Velocity is a trend, not a number. It answers one question: is your engineering org accelerating, decelerating, or holding steady?

We tracked Vercel’s commit velocity over 13 weeks. The headline: STABLE at 0.0% change, averaging 12.1 commits per week. That sounds boring until you look at the pattern.

The oscillating rhythm

The data reveals something the headline number hides: a clear oscillating pattern of surge and trough weeks.

Surge weeks (18+ commits): Jan 5, Jan 19, Feb 16, Mar 9. Trough weeks (9 or fewer commits): Jan 26, Feb 2, Feb 9, Feb 23, Mar 2.

This isn’t noise. It’s a rhythm. Two weeks of intense shipping followed by a quieter week of planning, review, or recovery. Then another burst.

For Vercel, this is likely healthy — it maps to a sprint cadence or a deliberate build/ship cycle. The key insight is that the troughs aren’t getting deeper and the surges aren’t getting shorter. The oscillation is stable.

When the pattern is a problem

A healthy oscillation looks like Vercel’s: consistent amplitude, no downward trend.
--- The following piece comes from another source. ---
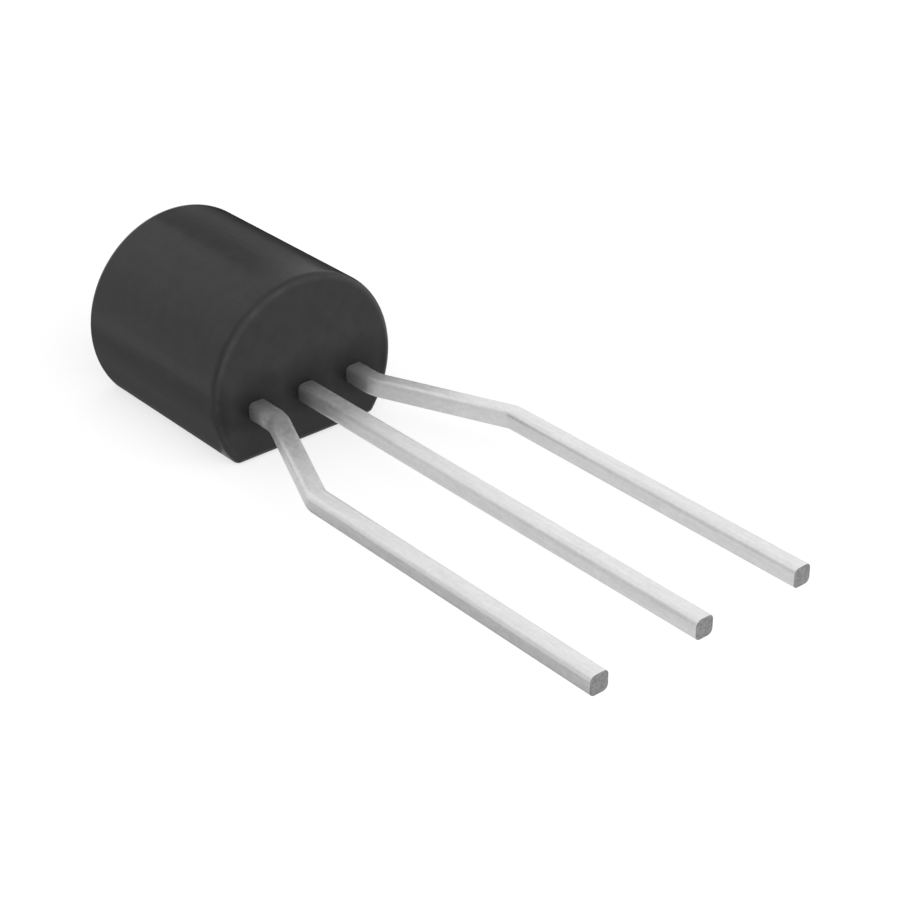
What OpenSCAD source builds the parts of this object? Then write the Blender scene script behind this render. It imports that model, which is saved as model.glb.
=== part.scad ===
// Three-lead transistor in a TO-92 package: a moulded D-shaped body on three formed leads.
// Millimetres. The part lies on its flat. X runs along the leads, away from the body,
// Y runs across the row of leads, and Z points up from the flat. The origin is the centre
// of the flat.

/* [Body] */
// Diameter of the round side
body_d = 4.63; // [4.45:0.01:5.2]
// Length of the body, along the leads
body_len = 4.86; // [4.32:0.01:5.33]
// Depth of the body, from the flat to the crown of the round side
body_depth = 3.81; // [3.6:0.01:4.19]
// Radius round the rim of each end
rim_round = 0.2; // [0.1:0.01:0.3]

/* [Leads] */
// Width of a lead, across the row
lead_w = 0.43; // [0.38:0.01:0.5]
// Thickness of the lead frame
lead_t = 0.43; // [0.36:0.01:0.48]
// Rounding of a lead's four long edges
lead_round = 0.12; // [0.05:0.01:0.15]
// Height of the lead frame's middle plane over the flat
lead_height = 1.18; // [1:0.01:1.35]
// Spacing of the leads where they leave the body
exit_pitch = 1.27; // [1.15:0.01:1.39]
// Spacing of the leads at their tips, after forming
formed_pitch = 2.54; // [2.2:0.01:2.9]
// Distance from the body to the tips
lead_len = 11.55; // [8:0.05:14.5]
// Distance from the body to the corner of the first bend
first_bend = 0.72; // [0.6:0.01:1.2]
// Distance from the body to the corner of the second bend
second_bend = 3.69; // [3.2:0.01:4.5]
// Centre-line radius of the first bend
first_bend_r = 1; // [0.6:0.05:1.4]
// Centre-line radius of the second bend
second_bend_r = 0.5; // [0.3:0.05:0.9]
// How much a lead's section swells on each side in a bend
bend_swell = 0.005; // [0.004:0.001:0.01]

/* [Lead frame inside the body] */
// Length of each shank, from the end of the body to the head that it carries
shank_len = 0.85; // [0.6:0.05:1]
// Width of the head on each outer lead
head_w = 0.75; // [0.6:0.05:0.85]
// Length of the head on each outer lead
head_len = 1.3; // [1.1:0.05:1.6]
// How far each outer head is set out from the middle of its shank
head_shift = 0.09; // [0.02:0.01:0.14]
// Gap between an outer head and the pad in the middle
head_gap = 0.28; // [0.2:0.02:0.34]
// Diameter of the notch that locks an outer head in the moulding
notch_d = 0.36; // [0.24:0.02:0.44]
// Length of the pad in the middle
pad_len = 2.1; // [1.9:0.05:2.4]
// Diameter of the hole that locks the pad in the moulding
lock_hole_d = 0.5; // [0.4:0.05:0.6]
// Distance from the hole's centre to the far edge of the pad
lock_hole_inset = 0.5; // [0.4:0.05:0.6]
// Corner radius of the stamped heads and pad
stamp_round = 0.08; // [0.04:0.01:0.12]

/* [Die and bond wires] */
// Side of the square die
die_side = 0.5; // [0.36:0.01:0.6]
// Thickness of the die
die_t = 0.2; // [0.12:0.01:0.28]
// Distance from the near edge of the pad to the die's centre
die_inset = 0.7; // [0.6:0.05:0.8]
// Thickness of the bond between the die and the pad
attach_t = 0.03; // [0.02:0.005:0.05]
// How far that bond shows round the die
attach_margin = 0.05; // [0.02:0.01:0.08]
// Diameter of a bond wire
wire_d = 0.038; // [0.03:0.002:0.05]
// Diameter of the ball that joins a wire to the die
ball_d = 0.11; // [0.09:0.005:0.13]
// Height of the ball
ball_h = 0.04; // [0.03:0.005:0.05]
// Distance from a ball's centre to the two edges of the die beside it
ball_inset = 0.11; // [0.08:0.01:0.14]
// Straight rise of a wire over its ball
wire_rise = 0.16; // [0.1:0.01:0.24]
// Radius of a wire's loop
loop_r = 0.1; // [0.07:0.01:0.14]
// Diameter of the foot that joins a wire to its head
foot_d = 0.13; // [0.11:0.01:0.16]
// Height of the foot
foot_h = 0.02; // [0.015:0.005:0.03]

/* [Hidden] */
$fn = 48;

// Body
body_r = body_d / 2;
axis_height = body_depth - body_r;        // the round side's axis, over the flat
lead_end = body_len / 2;                  // X of the face that the leads leave

// Leads
splay = atan2(formed_pitch - exit_pitch, second_bend - first_bend);
first_setback = first_bend_r * tan(splay / 2);
second_setback = second_bend_r * tan(splay / 2);
slant_len = (second_bend - first_bend) / cos(splay) - first_setback - second_setback;
bend_lap = 0.04;                          // how far a bar runs on inside a bend

// Lead frame inside the body
head_end = lead_end - shank_len;          // X where the shanks widen
shank_root = head_end - stamp_round;      // a shank starts inside its head
head_y = exit_pitch + head_shift;         // middle of an outer head
pad_w = 2 * (head_y - head_w / 2 - head_gap);
lead_top = lead_height + lead_t / 2;      // upper face of the pad and the heads

// Die and bond wires
die_x = head_end - die_inset;
die_top = lead_top + attach_t + die_t;
ball_at = die_side / 2 - ball_inset;      // a ball's place, from the die's centre
wire_from = [die_x + ball_at, ball_at];
wire_to = [head_end - head_len / 2, head_y];
wire_heading = atan2(wire_to.y - wire_from.y, wire_to.x - wire_from.x);
wire_span = norm(wire_to - wire_from);
loop_rise = ball_h + wire_rise;           // where the loop starts, over the die
loop_drop = loop_rise + die_top - lead_top;
reach = norm([wire_span - loop_r, loop_drop]);
wire_fall = atan2(loop_drop, wire_span - loop_r) + asin(loop_r / reach);
wire_run = sqrt(reach * reach - loop_r * loop_r);

// ---- Body ----

// Half of the round side's outline, turned about its axis to round the rims
module rim_profile() {
    translate([0, -lead_end]) square([body_r - rim_round, body_len]);
    translate([0, rim_round - lead_end]) square([body_r, body_len - 2 * rim_round]);
    for (side = [-1, 1])
        translate([body_r - rim_round, side * (lead_end - rim_round)]) circle(rim_round);
}

// What lies over the flat, seen from the side: the rims are rounded there too. It is
// higher and wider than the body, so it shapes nothing but the flat.
module over_flat() {
    translate([rim_round - lead_end, 0]) square([body_len - 2 * rim_round, 2 * body_d]);
    translate([-lead_end, rim_round]) square([body_len, 2 * body_d]);
    for (side = [-1, 1])
        translate([side * (lead_end - rim_round), rim_round]) circle(rim_round);
}

// The outside of the moulding, as the mould leaves it: a D with rounded rims
module moulding() {
    intersection() {
        translate([0, 0, axis_height]) rotate([0, 90, 0]) rotate_extrude($fn = 180) rim_profile();
        translate([0, body_d, 0]) rotate([90, 0, 0]) linear_extrude(2 * body_d) over_flat();
    }
}

module moulded_body() {
    color("#3b3b3c") difference() {
        moulding();
        collector_lead();
        emitter_lead();
        base_lead();
        die_attach();
        silicon_die();
        emitter_wire();
        base_wire();
    }
}

// ---- Leads ----

// A centred rectangle with round corners
module round_rect(size, r) {
    square([size.x - 2 * r, size.y], center = true);
    square([size.x, size.y - 2 * r], center = true);
    for (x = [-1, 1], y = [-1, 1])
        translate([x * (size.x / 2 - r), y * (size.y / 2 - r)]) circle(r);
}

module lead_section(swell = 0) {
    round_rect([lead_w + 2 * swell, lead_t + 2 * swell], lead_round + swell);
}

// A lead is a chain: each step carries the next one on its end. A bar runs on inside
// the bends before and after it, which are a little thicker.
module bar(length, before = 0, after = 0) {
    translate([-before, 0, 0]) rotate([90, 0, 90])
        linear_extrude(before + length + after) lead_section();
    translate([length, 0, 0]) children();
}

module left_bend(radius, angle) {
    translate([0, radius, 0]) {
        rotate(-90) rotate_extrude(angle = angle) translate([radius, 0])
            lead_section(bend_swell);
        rotate(angle) translate([0, -radius, 0]) children();
    }
}

module right_bend(radius, angle) {
    mirror([0, 1, 0]) left_bend(radius, angle) mirror([0, 1, 0]) children();
}

// An outer lead from its head to its tip, on the +Y side
module splayed_lead() {
    translate([shank_root, exit_pitch, lead_height])
        bar(lead_end + first_bend - first_setback - shank_root, after = bend_lap)
        left_bend(first_bend_r, splay)
        bar(slant_len, before = bend_lap, after = bend_lap)
        right_bend(second_bend_r, splay)
        bar(lead_len - second_bend - second_setback, before = bend_lap);
}

// The head of an outer lead, with a notch in its outer edge
module outer_head() {
    translate([head_end - head_len / 2, head_y, lead_height - lead_t / 2])
        linear_extrude(lead_t) difference() {
            round_rect([head_len, head_w], stamp_round);
            translate([0, head_w / 2]) circle(d = notch_d);
        }
}

module outer_lead() {
    color("silver") {
        splayed_lead();
        outer_head();
    }
}

module emitter_lead() {
    outer_lead();
}

module base_lead() {
    mirror([0, 1, 0]) outer_lead();
}

// The middle lead is straight and carries the pad
module collector_lead() {
    color("silver") {
        translate([shank_root, 0, lead_height]) bar(lead_end + lead_len - shank_root);
        translate([head_end - pad_len / 2, 0, lead_height - lead_t / 2])
            linear_extrude(lead_t) difference() {
                round_rect([pad_len, pad_w], stamp_round);
                translate([lock_hole_inset - pad_len / 2, 0]) circle(d = lock_hole_d);
            }
    }
}

// ---- Die and bond wires ----

module silicon_die() {
    color("slategray") translate([die_x, 0, lead_top + attach_t + die_t / 2])
        cube([die_side, die_side, die_t], center = true);
}

module die_attach() {
    side = die_side + 2 * attach_margin;
    color("darkgray") translate([die_x, 0, lead_top])
        linear_extrude(attach_t) round_rect([side, side], attach_margin);
}

// A wire from its ball on the die, over its loop and down to its foot on a head.
// It starts at the origin, which is on the die, and runs along X.
module wire_loop() {
    intersection() {
        translate([0, 0, ball_h / 2]) sphere(d = ball_d);
        translate([-ball_d, -ball_d, 0]) cube([2 * ball_d, 2 * ball_d, ball_h]);
    }
    cylinder(d = wire_d, h = loop_rise);
    translate([loop_r, 0, loop_rise]) rotate([90, 0, 0]) {
        rotate(90 - wire_fall) rotate_extrude(angle = 90 + wire_fall)
            translate([loop_r, 0]) circle(d = wire_d);
    }
    difference() {
        translate([loop_r, 0, loop_rise]) rotate([0, wire_fall, 0]) translate([0, 0, loop_r])
            rotate([0, 90, 0]) cylinder(d = wire_d, h = wire_run + 2 * wire_d);
        translate([0, -foot_d, lead_top - die_top - foot_d])
            cube([wire_span + foot_d, 2 * foot_d, foot_d]);
    }
    translate([wire_span, 0, lead_top - die_top]) cylinder(d = foot_d, h = foot_h);
}

module emitter_wire() {
    color("gold") translate([wire_from.x, wire_from.y, die_top])
        rotate(wire_heading) wire_loop();
}

module base_wire() {
    mirror([0, 1, 0]) emitter_wire();
}

moulded_body();
collector_lead();
emitter_lead();
base_lead();
silicon_die();
die_attach();
emitter_wire();
base_wire();
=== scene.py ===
"""Looks of a three-lead transistor in a TO-92 package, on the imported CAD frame.

Lengths in this script are millimetres; MM turns them into Blender's metres. As in the
part's source, X runs along the leads, Y across them and Z up from the flat.
"""

import math

import bpy
import numpy as np
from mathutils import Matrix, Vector


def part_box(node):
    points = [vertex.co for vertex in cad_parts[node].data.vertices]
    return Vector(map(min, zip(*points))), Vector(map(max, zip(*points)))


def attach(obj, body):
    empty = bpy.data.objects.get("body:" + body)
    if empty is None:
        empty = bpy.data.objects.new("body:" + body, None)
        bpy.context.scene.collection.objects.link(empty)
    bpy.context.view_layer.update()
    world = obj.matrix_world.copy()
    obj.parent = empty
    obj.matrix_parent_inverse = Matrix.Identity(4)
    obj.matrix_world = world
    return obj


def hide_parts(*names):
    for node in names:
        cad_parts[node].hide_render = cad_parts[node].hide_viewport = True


MM = 0.001
QUARTERS = [(1, 1), (-1, 1), (-1, -1), (1, -1)]     # signs of a rectangle's corners, in order

# Body
RIM_ROUND = 0.2         # radius round the rim of each end
FLAT_ROUND = 0.16       # radius along the two long edges of the flat
LEAST_FLAT_ROUND = 0.03         # what is left of it in the rings on an end
END_RINGS = (1.8, 1.5, 1.2, 0.9, 0.65, 0.45, 0.3)   # how far each ring on an end is drawn in
RIM_RINGS = 13          # rings of points round each rim
LENGTH_RINGS = 25       # and from rim to rim
ROUND_STEPS = 200       # points round the D: on the round side
CORNER_STEPS = 8        # at each long edge of the flat
FLAT_STEPS = 16         # and across the flat

# Leads
LEAD_WIDTH = 0.43
LEAD_ROUND = 0.12       # rounding of a lead's long edges
LEAST_LEAD_ROUND = 0.02         # what is left of it on the cropped end
LEAD_CORNER_POINTS = 9
LEAD_SIDE_POINTS = (0.25, 0.5, 0.75)    # places of the points between two corners
EXIT_PITCH = 1.27       # spacing of the leads where they leave the body
FORMED_PITCH = 2.54     # and at their tips
FIRST_BEND = 0.72       # distance from the body to the corner of each bend
SECOND_BEND = 3.69
FIRST_BEND_R = 1.0      # radius of the centre line in each bend
SECOND_BEND_R = 0.5
TIP_ROUND = 0.02        # rounding of the cropped end's rim
TIP_STEPS = 6           # steps round that rim
TIP_RINGS = (0.06, 0.11, 0.16)  # how far each ring on the cropped end is drawn in
RUN_STEP = 0.2          # spacing of the points along a straight run
BEND_STEPS = 14

# Lead frame inside the body
SHANK = 0.85            # from the end of the body to the heads
HEAD = (1.3, 0.75)      # length and width of an outer lead's head
HEAD_SHIFT = 0.09       # from the lead's centre line out to the head's
HEAD_GAP = 0.28         # between a head and the pad
NOTCH_D = 0.36          # the round notch in a head's outer edge
NOTCH_POINTS = 13
PAD_LENGTH = 2.1
LOCK_HOLE_D = 0.5
LOCK_HOLE_POINTS = 24
LOCK_HOLE_INSET = 0.5   # from the pad's far end to the centre of its hole
STAMP_ROUND = 0.08      # rounding of the outlines' corners
STAMP_CORNER_STEPS = 6
STAMP_EDGE = 0.01       # rounding of the stamped edges
RUN_IN = 0.1            # how far a lead runs into its head or pad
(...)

Unhealthy patterns include:

Declining peaks. Each surge is smaller than the last. The team is losing momentum. Usually means attrition, growing technical debt, or increasing process overhead.

Widening troughs. Quiet weeks getting quieter and longer. The team is spending more time not shipping. Investigate: meetings, planning overhead, blocked PRs, context switching.

Single spikes. One massive week followed by weeks of nothing. This is crunch-and-crash. Unsustainable. The team ships everything at once (usually before a deadline) and then recovers.

Weekend patterns. Consistent weekend commits mean either a distributed global team (healthy) or engineers working off-hours to meet deadlines (not healthy). The tool breaks this down.

What the tracker shows you

Paste any GitHub org URL. You get:

  • 13-week velocity trend — commits per week with direction indicator
  • Weekly cadence breakdown — each week labeled as Peak, Trough, Recovery, or Flat
  • Surge and trough identification — specific weeks called out with commit counts
  • AI analysis — pattern classification, sustainability assessment, and specific observations about your team’s rhythm

The AI doesn’t just chart the data. It interprets it. For Vercel, it identified the oscillating rhythm as deliberate and sustainable. For your org, it might identify something different.

The metric that matters

Stop tracking lines of code. Stop celebrating commit counts. Start tracking the shape of your velocity curve.

A team shipping 50 commits per week in a declining trend is in worse shape than a team shipping 15 per week in a stable or ascending pattern. The trend is the signal. The absolute number is noise.